Because ‘Honor’ is such a nuanced, context-specific concept IRL and because it relies on a consistent authorial moral vision in fiction, it becomes utterly untenable in the context of WoW. It ends up having to constantly be in a state of revision and re-adjudication, which is how we end up with MoP2, why we will likely get MoP3, etc.

7 Likes

Regardless of how Horde Players felt or what they wanted, the Horde burned Teldrassil. Our opinions really didn’t matter. Some people didn’t like the burning for various reasons. Some enjoyed it. But as silly as it is for me to type this … Horde Players didn’t make the call to burn Teldrassil.

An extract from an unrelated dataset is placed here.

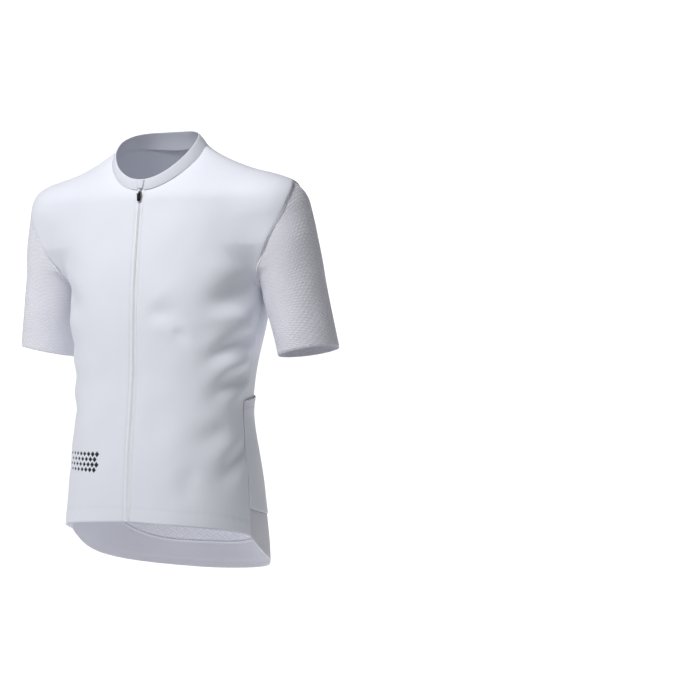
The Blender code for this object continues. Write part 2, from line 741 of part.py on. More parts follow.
def build_zip():
    """Tapes, chain, garage, slider, pull tab and bottom stop."""
    path = middle_path()
    white, black = ("zip_white", ZIP_WHITE), ("black_metal", BLACK_METAL)
    outer = ZIP_OPENING - SEAM_GAP
    strip_along("zip_tape_left", white, path, TAPE_INNER, outer, CLOTH)
    strip_along("zip_tape_right", white, path, -outer, -TAPE_INNER, CLOTH)
    strip_along("zip_chain", white, path[:-1], -CHAIN_HALF_WIDTH, CHAIN_HALF_WIDTH, CHAIN_THICKNESS)

    ups = np.linspace(GARAGE_LOW, 1.0, 4)
    front = np.stack([neck_point(0, up) for up in ups])
    half = np.linspace(GARAGE_FOOT_HALF, GARAGE_TOP_HALF, 4)
    face = COLLAR_WALL / 2 + LAYER_GAP + GARAGE_WALL / 2 + 0.0006
    strip_along("zip_garage", ("smooth_knit", SMOOTH_KNIT), front, -half, half, GARAGE_WALL, face)

    middle, up = slider_place()
    face = CHAIN_THICKNESS / 2 + LAYER_GAP
    front_face = face + SLIDER_THICKNESS
    pivot = front_face + PIVOT_ROOM
    slider = block("zip_slider", black, (-SLIDER_HALF_WIDTH, face, -SLIDER_LENGTH / 2),
                   (SLIDER_HALF_WIDTH, front_face, SLIDER_LENGTH / 2))
    reach = PIVOT_ROOM + BRIDGE_WALL
    arch = block("arch", black, (-BRIDGE_HALF_WIDTH, front_face - 0.0002, -reach),
                 (BRIDGE_HALF_WIDTH, pivot + reach, reach))
    hole = block("hole", black, (-0.003, pivot - PIVOT_ROOM, -PIVOT_ROOM), (0.003, pivot + PIVOT_ROOM, PIVOT_ROOM))
    fused(arch, hole, "DIFFERENCE")
    fused(slider, arch, "UNION")
    half = TAB_THICKNESS / 2
    tab = block("zip_pull", black, (-TAB_HALF_WIDTH, pivot - half, -TAB_LENGTH + half),
                (TAB_HALF_WIDTH, pivot + half, half))
    for vertex in tab.data.vertices:
        if vertex.co.z < 0:
            vertex.co.x *= TAB_FOOT_HALF / TAB_HALF_WIDTH
    hole = block("hole", black, (-0.0014, pivot - 0.01, -TAB_HOLE), (0.0014, pivot + 0.01, -half))
    fused(tab, hole, "DIFFERENCE")
    for made in (slider, tab):
        stand_on(made, middle, up)
        made.data.set_sharp_from_angle(angle=math.radians(30))

    foot_up = path[1] - path[0]
    foot_up = foot_up / np.linalg.norm(foot_up)
    stop = block("zip_stop", white, (-STOP_HALF_WIDTH, face, 0.0008),
                 (STOP_HALF_WIDTH, face + 0.0011, 0.0008 + STOP_HEIGHT))
    stand_on(stop, path[0], foot_up)


def main():
    """Builds every piece."""
    for old in list(bpy.data.objects):
        bpy.data.objects.remove(old)
    build_body()
    build_collar()
    build_tail()
    build_pockets()
    build_zip()


main()
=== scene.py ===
"""The looks of a short-sleeved cycling jersey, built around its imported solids.

Metres, +Z up. The front faces -Y and the wearer's left is +X. The origin lies between
the shoulders, at the height where the shoulder seams reach the collar.

Each cloth piece is a thin shell on the same smooth skin as its solid, with soft folds, sewn
edges and a knit finish. The zip has its own teeth, slider and hinged pull tab.
"""

from __future__ import annotations

import json
import logging
import math
from dataclasses import dataclass, field
from enum import Enum
from typing import Callable, NamedTuple, Sequence

import bmesh
import bpy
import numpy as np
from mathutils import Matrix, Vector

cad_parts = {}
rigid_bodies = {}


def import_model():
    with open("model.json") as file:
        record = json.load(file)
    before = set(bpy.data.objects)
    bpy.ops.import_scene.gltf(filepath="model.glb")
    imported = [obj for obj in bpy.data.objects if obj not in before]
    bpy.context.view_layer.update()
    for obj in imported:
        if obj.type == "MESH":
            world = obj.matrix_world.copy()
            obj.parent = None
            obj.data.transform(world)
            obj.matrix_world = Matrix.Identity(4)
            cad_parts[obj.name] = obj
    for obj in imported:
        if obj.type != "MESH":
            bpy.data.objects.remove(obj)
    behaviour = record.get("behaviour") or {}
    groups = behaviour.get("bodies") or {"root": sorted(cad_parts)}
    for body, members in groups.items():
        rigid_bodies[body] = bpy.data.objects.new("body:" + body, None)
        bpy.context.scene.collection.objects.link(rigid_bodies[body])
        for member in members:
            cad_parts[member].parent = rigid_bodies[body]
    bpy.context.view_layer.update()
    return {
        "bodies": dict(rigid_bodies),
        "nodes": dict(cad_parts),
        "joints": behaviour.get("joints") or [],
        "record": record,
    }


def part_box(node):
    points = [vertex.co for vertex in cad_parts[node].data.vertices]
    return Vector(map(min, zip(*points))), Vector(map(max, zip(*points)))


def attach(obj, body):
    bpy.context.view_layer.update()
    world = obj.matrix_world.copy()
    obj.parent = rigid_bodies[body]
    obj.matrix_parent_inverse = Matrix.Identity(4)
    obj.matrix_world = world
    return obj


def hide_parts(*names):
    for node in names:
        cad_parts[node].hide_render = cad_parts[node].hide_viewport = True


LOG = logging.getLogger("jersey")
Grid = np.ndarray
MIRROR = np.array((-1.0, 1.0, 1.0))
# Distances from a sewn edge at which a grid has extra rows or columns.
SEWN_STEPS = np.array((0.0004, 0.0009, 0.0016))
# How far a seam that is drawn back pulls the cloth behind it.
DRAWN_REACH = 0.006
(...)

I have sometimes felt badly for some of my choices and actions - feelings like regret or remorse or shame. But if a meteor landed on me during WoD, or if I fell into a volcano during Cata, Blizzard would most likely have had the Horde burn Teldrassil. I am fairly certain my existence or desires have nothing to do with the choices Blizzard makes. It isn’t something I am going to feel bad about.

17 Likes

0/10 OP, it´s not even Sunday yet.

I know this err… “callout” posts have become like a trend right now on the forums, but do try to resist the “naughty” impulse of portraying the meme…

1 Like

god I wish I was a blood elf IRL

1 Like

Even if they´re my fav race in the game, I´m actually scared to hear the answer about why would you want something like this…

Uber hot and can use magic!

Night elf players really have to stop making threads of this vein. Horde players didn’t get a say on where the story went anymore than Alliance players did.

You want to blame someone blame the writers who keep making the Horde the Antagonist.

20 Likes

Well no cause you built your capital on an isolated, flammable island.

You earned your destruction and the failure lies with your so called generals or leaders that place their faith in weeds over their peoples safety.

Um, that’s not true either. Orcish ‘honor’ is probably the most inconstant concept in the game outside Sylvanas’ character.